▼

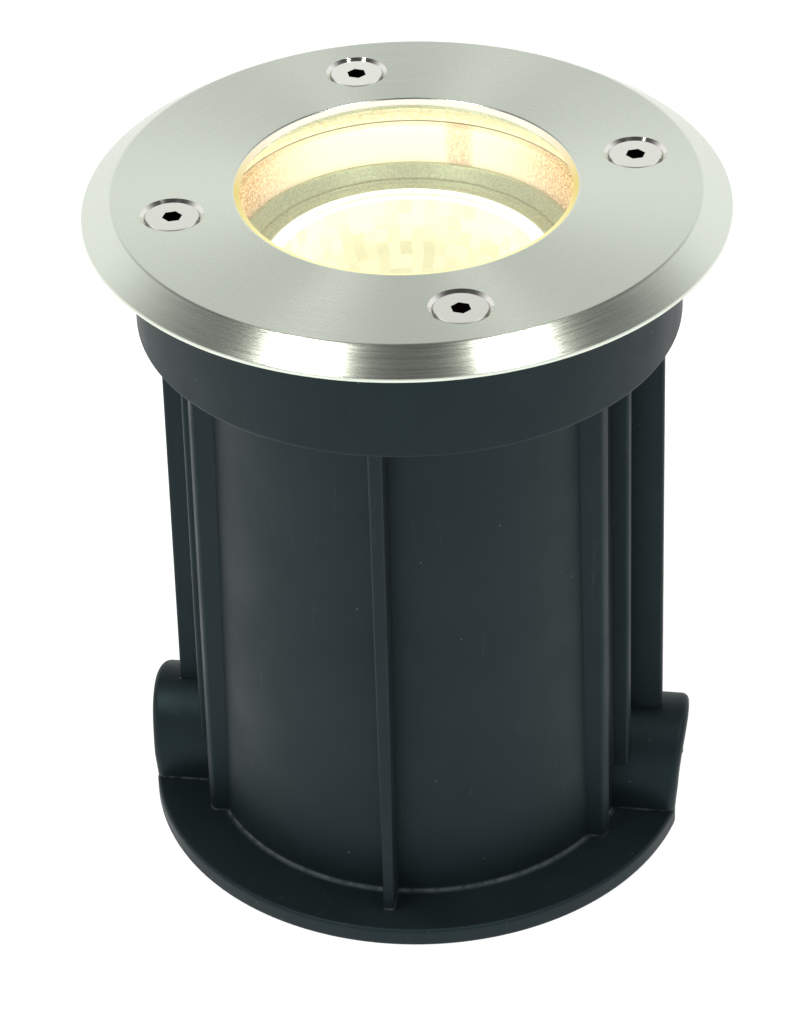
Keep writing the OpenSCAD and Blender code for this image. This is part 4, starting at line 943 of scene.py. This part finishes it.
steel_bezel = revolve("steel_bezel", BEZEL_OUTLINE, [bezel_steel], 256)
places = {}
tools = []
for name in SCREWS:
    low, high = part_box(name)
    places[name] = ((low.x + high.x) / 2, (low.y + high.y) / 2)
    tools.append(revolve("countersink", TOOL_OUTLINE, [countersink_steel], 64, places[name]))
cut(steel_bezel, *tools)
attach(steel_bezel, BODY_OF["bezel"])
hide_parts("bezel")
print("bezel:", len(steel_bezel.data.polygons), "faces,", len(steel_bezel.data.materials), "materials")

# %% [markdown]
# ## Gasket lip
#
# Inside the opening a narrow pale line runs all the way round: the clear silicone under the bezel
# is squeezed out a little, and the lamp's light on it is painted as a glow, white at the back, gold at
# the sides and pale yellow in front, by the side that faces the camera. It is a ring of its own,
# because nothing of it shows in the CAD gasket, which stays behind the steel.

# %% Gasket lip
LIP_OUTLINE = ((28.1, 126.25, 0.1), (28.1, 126.6, 0.15), (28.9, 126.85, 0.1), (29.1, 126.85, 0),
    (29.1, 126.25, 0))

lit_lip, tree = new_material("lit gasket lip")
outwards = from_axis(tree, add(tree, "ShaderNodeTexCoord").outputs["Object"])[1]
# Painted light: the glow's colour follows how far each side of the ring faces the camera.
facing = add(tree, "ShaderNodeVectorMath", {0: outwards, 1: tuple(ahead)},
    operation="DOT_PRODUCT").outputs["Value"]
back = add(tree, "ShaderNodeMapRange", {"Value": facing, "From Min": 0.0, "From Max": 0.7})
front = add(tree, "ShaderNodeMapRange", {"Value": facing, "From Min": -0.1, "From Max": -0.8})
low = add(tree, "ShaderNodeMix", {0: front, 6: linear("#dcc46a"), 7: linear("#f4f2ae")},
    data_type="RGBA")
tone = add(tree, "ShaderNodeMix", {0: back, 6: low.outputs[2], 7: linear("#fff6ee")},
    data_type="RGBA")
shader = add(tree, "ShaderNodeBsdfPrincipled", {"Base Color": linear("#6e6a50"), "Roughness": 0.4,
    "Emission Color": tone.outputs[2], "Emission Strength": 0.9})
add(tree, "ShaderNodeOutputMaterial", {"Surface": shader})
lip = revolve("gasket_lip", LIP_OUTLINE, [lit_lip])
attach(lip, BODY_OF["glass_gasket"])
print("lip:", len(lip.data.polygons), "faces")

# %% [markdown]
# ## Countersunk screws
#
# A screw is a cylinder whose radius follows a rule of height: the head's cone, a short land, a
# broken edge, and below the head a thread that climbs one pitch each turn. The hexagon socket
# is cut with a boolean, and its faces are found again by their place to give them a dark finish,
# painted shade for the inside of a deep hole. All four are the same tree with another place.

# %% Screw blank and thread
TOP = 126.7
LENGTH = 15.2
HEAD_R = 4.6
SHANK_R = 2.5
LAND = 0.4
NECK = LAND + HEAD_R - SHANK_R
THREAD_FROM = NECK + 0.6
PITCH_MM = 0.8
THREAD_CUT = 0.8 * MM
EDGE_TALL = 0.2 * MM
EDGE_BACK = 0.15 * MM
SCREW_SIDES = 48
SCREW_LEVELS = 152

tree, given = node_tree("countersunk screw", Place=(0.0, 0.0, 0.0), Turn=0.0)
blank = add(tree, "GeometryNodeMeshCylinder", {"Vertices": SCREW_SIDES, "Side Segments": SCREW_LEVELS,
    "Radius": HEAD_R * MM, "Depth": LENGTH * MM}, fill_type="NGON")
position = add(tree, "GeometryNodeInputPosition")
at = add(tree, "ShaderNodeSeparateXYZ", {"Vector": position}).outputs
from_top = add(tree, "ShaderNodeMath", {0: LENGTH / 2 * MM, 1: at["Z"]}, operation="SUBTRACT")
cone = add(tree, "ShaderNodeMapRange", {"Value": from_top, "From Min": LAND * MM,
    "From Max": NECK * MM, "To Min": HEAD_R * MM, "To Max": SHANK_R * MM})
edge = add(tree, "ShaderNodeMapRange", {"Value": from_top, "From Max": EDGE_TALL,
    "To Min": EDGE_BACK, "To Max": 0.0})
angle = add(tree, "ShaderNodeMath", {0: at["Y"], 1: at["X"]}, operation="ARCTAN2")
turns_down = add(tree, "ShaderNodeMath", {0: from_top, 1: PITCH_MM * MM}, operation="DIVIDE")
turns_round = add(tree, "ShaderNodeMath", {0: angle, 1: math.tau}, operation="DIVIDE")
climb = add(tree, "ShaderNodeMath", {0: turns_down, 1: turns_round}, operation="SUBTRACT")
groove = add(tree, "ShaderNodeMath", {0: climb, 1: 0.5}, operation="PINGPONG")
threaded = add(tree, "ShaderNodeMath", {0: from_top, 1: THREAD_FROM * MM}, operation="GREATER_THAN")
grooved = add(tree, "ShaderNodeMath", {0: groove, 1: threaded}, operation="MULTIPLY")
cut_in = add(tree, "ShaderNodeMath", {0: grooved, 1: THREAD_CUT}, operation="MULTIPLY")
eased = add(tree, "ShaderNodeMath", {0: cone, 1: edge}, operation="SUBTRACT")
radius = add(tree, "ShaderNodeMath", {0: eased, 1: cut_in}, operation="SUBTRACT")
outwards = from_axis(tree, position)[1]
around = add(tree, "ShaderNodeVectorMath", {0: outwards, "Scale": radius}, operation="SCALE")
level = add(tree, "ShaderNodeCombineXYZ", {"Z": at["Z"]})
spot = add(tree, "ShaderNodeVectorMath", {0: around, 1: level})
turned = add(tree, "GeometryNodeSetPosition", {"Geometry": blank, "Position": spot})
print("screw blank:", len(tree.nodes), "nodes")

# %% Screw socket and places
SOCKET_AF = 3.0
SOCKET_DEPTH = 2.2
SOCKET_REACH = 0.75 * SHANK_R
SCREW_EDGE_ANGLE = 30

hexagon = add(tree, "GeometryNodeMeshCylinder", {"Vertices": 6, "Radius": SOCKET_AF / math.sqrt(3) * MM,
    "Depth": 2 * SOCKET_DEPTH * MM}, fill_type="NGON")
key_hole = add(tree, "GeometryNodeTransform", {"Geometry": hexagon,
    "Translation": (0, 0, LENGTH / 2 * MM)})
socketed = add(tree, "GeometryNodeMeshBoolean", {"Mesh 1": turned, "Mesh 2": key_hole},
    operation="DIFFERENCE", solver="EXACT")
turn = add(tree, "ShaderNodeCombineXYZ", {"Z": given["Turn"]})
moved = add(tree, "GeometryNodeTransform", {"Geometry": socketed, "Translation": given["Place"],
    "Rotation": turn})
real = add(tree, "GeometryNodeRealizeInstances", {"Geometry": moved})
bright = add(tree, "GeometryNodeSetMaterial", {"Geometry": real, "Material": screw_steel})
here = add(tree, "ShaderNodeVectorMath", {0: position, 1: given["Place"]}, operation="SUBTRACT")
flat = add(tree, "ShaderNodeVectorMath", {0: here, 1: (1, 1, 0)}, operation="MULTIPLY")
from_middle = add(tree, "ShaderNodeVectorMath", {0: flat}, operation="LENGTH").outputs["Value"]
over = add(tree, "ShaderNodeSeparateXYZ", {"Vector": here}).outputs["Z"]
narrow = add(tree, "ShaderNodeMath", {0: from_middle, 1: SOCKET_REACH * MM}, operation="LESS_THAN")
sunk = add(tree, "ShaderNodeMath", {0: over, 1: (LENGTH / 2 - 0.05) * MM}, operation="LESS_THAN")
above_middle = add(tree, "ShaderNodeMath", {0: over, 1: 0.0}, operation="GREATER_THAN")
in_column = add(tree, "ShaderNodeMath", {0: narrow, 1: sunk}, operation="MULTIPLY")
inside = add(tree, "ShaderNodeMath", {0: in_column, 1: above_middle}, operation="MULTIPLY")
# The socket's faces take the dark finish of painted shade.
dark = add(tree, "GeometryNodeSetMaterial", {"Geometry": bright, "Selection": inside,
    "Material": socket_shade_steel})
add(tree, "NodeGroupOutput", {0: dark})

for name in SCREWS:
    x, y = places[name]
    mesh = grown(tree, Place=(x, y, (TOP - LENGTH / 2) * MM), Turn=math.atan2(y, x))
    screw = finished("steel_" + name, mesh, [], SCREW_EDGE_ANGLE)
    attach(screw, BODY_OF[name])
    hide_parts(name)
print("screws:", len(SCREWS), "of", len(mesh.polygons), "faces")

# %% [markdown]
# ## Lamp ring
#
# A spun ring closes the gap between the lamp and the casting. Spinning leaves a small bead where
# the tool turns back, and the bead catches a thin line of light.

# %% Lamp ring
RING_OUTLINE = ((29.8, 106, 0.1), (29.8, 110.5, 0.3), (29.0, 110.5, 0.3), (27.2, 108.63, 0.15),
    (27.2, 108.23, 0.1), (26.8, 108.11, 0.1), (26.55, 108.45, 0.12), (26.25, 107.95, 0.1),
    (25.4, 107.7, 0.2), (25.4, 106.9, 0.2), (27.2, 107.43, 0.2), (29.0, 109.3, 0.2), (29.0, 106, 0.1))

# The ring's finish carries painted lamp light.
spun_ring = revolve("spun_ring", RING_OUTLINE, [lit_ring])
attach(spun_ring, BODY_OF["lamp_ring"])
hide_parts("lamp_ring")
print("ring:", len(spun_ring.data.polygons), "faces")

# %% [markdown]
# ## The lit reflector
#
# The lamp's reflector is pressed glass with a faceted mirror coat. Each facet throws back a
# different part of the filament, so some glow white and some stay cream, and the rows near the
# rim and the capsule glare most. The bowl is a cylinder bent by the parabola's rule, every second
# ring turned a little against the last. Every facet carries its own random number for the finish.

# %% Mirror finish
mirror_coat, tree = new_material("lit faceted mirror")
place = add(tree, "ShaderNodeTexCoord").outputs["Object"]
facet = add(tree, "ShaderNodeAttribute", attribute_name="facet").outputs["Fac"]
height = add(tree, "ShaderNodeSeparateXYZ", {"Vector": place}).outputs["Z"]
near_top = add(tree, "ShaderNodeMapRange", {"Value": height, "From Min": 96 * MM,
    "From Max": 103 * MM, "To Max": 0.55})
near_base = add(tree, "ShaderNodeMapRange", {"Value": height, "From Min": 84 * MM,
    "From Max": 79 * MM, "To Max": 0.6})
glare = add(tree, "ShaderNodeMath", {0: near_top, 1: near_base}, operation="MAXIMUM")
own = add(tree, "ShaderNodeMapRange", {"Value": facet, "To Min": 0.0, "To Max": 0.6})
shine = add(tree, "ShaderNodeMath", {0: glare, 1: own}, operation="ADD", use_clamp=True)
tone = add(tree, "ShaderNodeMix", {0: shine, 6: linear("#e4dcb0"), 7: linear("#fffdf2")},
    data_type="RGBA")
level = add(tree, "ShaderNodeMapRange", {"Value": shine, "To Min": 0.78, "To Max": 1.02})
shader = add(tree, "ShaderNodeBsdfPrincipled", {"Base Color": linear("#b8b090"), "Metallic": 1.0,
    "Roughness": 0.35, "Emission Color": tone.outputs[2], "Emission Strength": level})
add(tree, "ShaderNodeOutputMaterial", {"Surface": shader})
print("made:", mirror_coat.name)

# %% Faceted mirror
SIDES = 60
RINGS = 14
STAGGER = 0.3 * math.pi / SIDES
CROWDING = 1.16
DICE_SEED = 3
low_r, top_r, low_z, top_z = (v * MM for v in (5.0, 22.9, 78.6, 106.0))

tree, given = node_tree("facet bowl", Seed=DICE_SEED)
sleeve = add(tree, "GeometryNodeMeshCylinder", {"Vertices": SIDES, "Side Segments": RINGS,
    "Radius": 1.0, "Depth": 1.0}, fill_type="NONE")
position = add(tree, "GeometryNodeInputPosition")
at = add(tree, "ShaderNodeSeparateXYZ", {"Vector": position}).outputs
up_share = add(tree, "ShaderNodeMath", {0: at["Z"], 1: 0.5}, operation="ADD")
not_below = add(tree, "ShaderNodeMath", {0: up_share, 1: 0.0}, operation="MAXIMUM")
share = add(tree, "ShaderNodeMath", {0: not_below, 1: CROWDING}, operation="POWER")
radius_square = add(tree, "ShaderNodeMath", {0: share, 1: top_r ** 2 - low_r ** 2, 2: low_r ** 2},
    operation="MULTIPLY_ADD")
radius = add(tree, "ShaderNodeMath", {0: radius_square}, operation="SQRT")
row_place = add(tree, "ShaderNodeMath", {0: up_share, 1: RINGS}, operation="MULTIPLY")
row_number = add(tree, "ShaderNodeMath", {0: row_place}, operation="ROUND")
odd = add(tree, "ShaderNodeMath", {0: row_number, 1: 2}, operation="MODULO")
part_turn = add(tree, "ShaderNodeMath", {0: odd, 1: STAGGER}, operation="MULTIPLY")
own_angle = add(tree, "ShaderNodeMath", {0: at["Y"], 1: at["X"]}, operation="ARCTAN2")
angle = add(tree, "ShaderNodeMath", {0: own_angle, 1: part_turn}, operation="ADD")
cosine = add(tree, "ShaderNodeMath", {0: angle}, operation="COSINE")
sine = add(tree, "ShaderNodeMath", {0: angle}, operation="SINE")
new_x = add(tree, "ShaderNodeMath", {0: radius, 1: cosine}, operation="MULTIPLY")
new_y = add(tree, "ShaderNodeMath", {0: radius, 1: sine}, operation="MULTIPLY")
new_z = add(tree, "ShaderNodeMath", {0: share, 1: top_z - low_z, 2: low_z}, operation="MULTIPLY_ADD")
spot = add(tree, "ShaderNodeCombineXYZ", {"X": new_x, "Y": new_y, "Z": new_z})
bowl = add(tree, "GeometryNodeSetPosition", {"Geometry": sleeve, "Position": spot})
facing_in = add(tree, "GeometryNodeFlipFaces", {"Mesh": bowl})
number = add(tree, "GeometryNodeInputIndex")
dice = add(tree, "FunctionNodeRandomValue", {"ID": number, "Seed": given["Seed"]}, data_type="FLOAT")
marked = add(tree, "GeometryNodeStoreNamedAttribute", {"Geometry": facing_in, "Name": "facet",
    "Value": dice.outputs[1]}, data_type="FLOAT", domain="FACE")
end_tree(tree, marked, mirror_coat)

mesh = grown(tree, Seed=DICE_SEED)
facets = bpy.data.objects.new("mirror_facets", mesh)
scene.collection.objects.link(facets)
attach(facets, BODY_OF["lamp_reflector"])
print("facets:", len(mesh.polygons))

# %% [markdown]
# ## Light from the lamp
#
# The filament's light leaves the bowl upwards. A round lamp just above the front glass stands for
# it, since light that has to find its way out through a glass would only make noise.

# %% Light from the lamp
LIGHT_ACROSS = 36 * MM
LIGHT_Z = 108.4 * MM
LIGHT_WATTS = 0.012

light = bpy.data.lights.new("lamp_light", "AREA")
light.shape = "DISK"
light.size = LIGHT_ACROSS
light.energy = LIGHT_WATTS
light.color = linear("#ffe9cc")[:3]
lamp_light = bpy.data.objects.new("lamp_light", light)
scene.collection.objects.link(lamp_light)
lamp_light.matrix_world = Matrix.Translation(up * LIGHT_Z) @ Matrix.Rotation(math.pi, 4, "X")
lamp_light.visible_camera = False
lamp_light.visible_transmission = False
print("lamp light:", light.energy, "W")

▲

• Instructions to follow:
Set down each line of the material verbatim, from the first line through the line that contains "(29.1, 126.25, 0))".

• Task response:
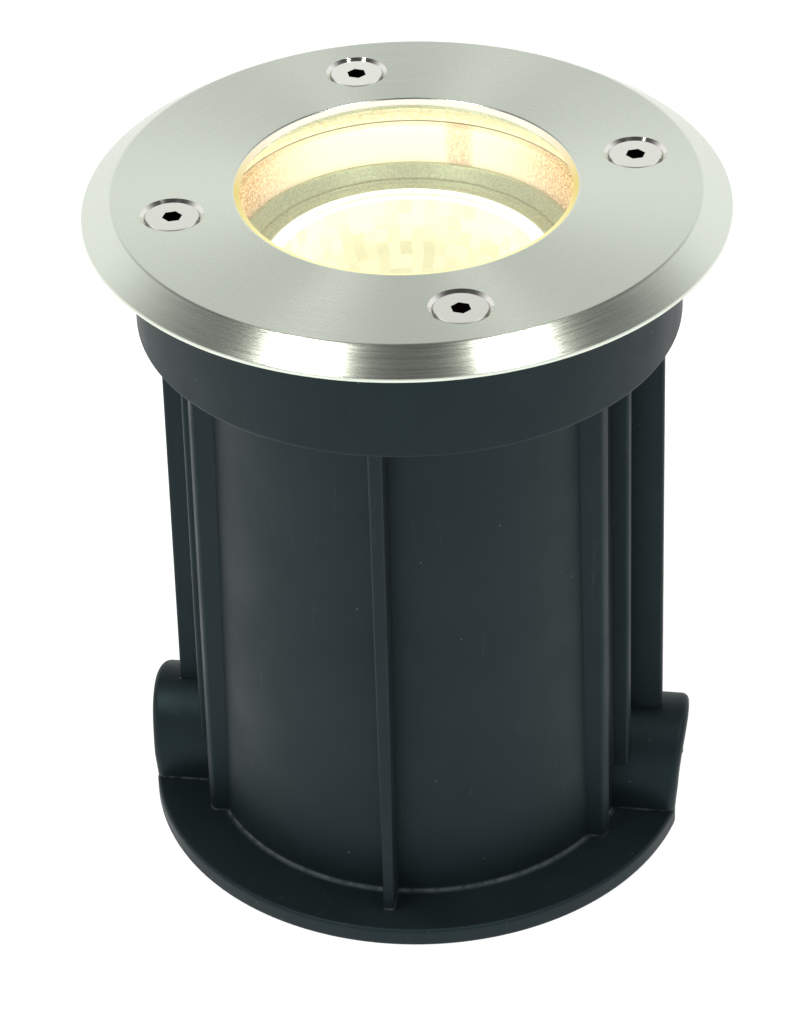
Keep writing the OpenSCAD and Blender code for this image. This is part 4, starting at line 943 of scene.py. This part finishes it.
steel_bezel = revolve("steel_bezel", BEZEL_OUTLINE, [bezel_steel], 256)
places = {}
tools = []
for name in SCREWS:
    low, high = part_box(name)
    places[name] = ((low.x + high.x) / 2, (low.y + high.y) / 2)
    tools.append(revolve("countersink", TOOL_OUTLINE, [countersink_steel], 64, places[name]))
cut(steel_bezel, *tools)
attach(steel_bezel, BODY_OF["bezel"])
hide_parts("bezel")
print("bezel:", len(steel_bezel.data.polygons), "faces,", len(steel_bezel.data.materials), "materials")

# %% [markdown]
# ## Gasket lip
#
# Inside the opening a narrow pale line runs all the way round: the clear silicone under the bezel
# is squeezed out a little, and the lamp's light on it is painted as a glow, white at the back, gold at
# the sides and pale yellow in front, by the side that faces the camera. It is a ring of its own,
# because nothing of it shows in the CAD gasket, which stays behind the steel.

# %% Gasket lip
LIP_OUTLINE = ((28.1, 126.25, 0.1), (28.1, 126.6, 0.15), (28.9, 126.85, 0.1), (29.1, 126.85, 0),
    (29.1, 126.25, 0))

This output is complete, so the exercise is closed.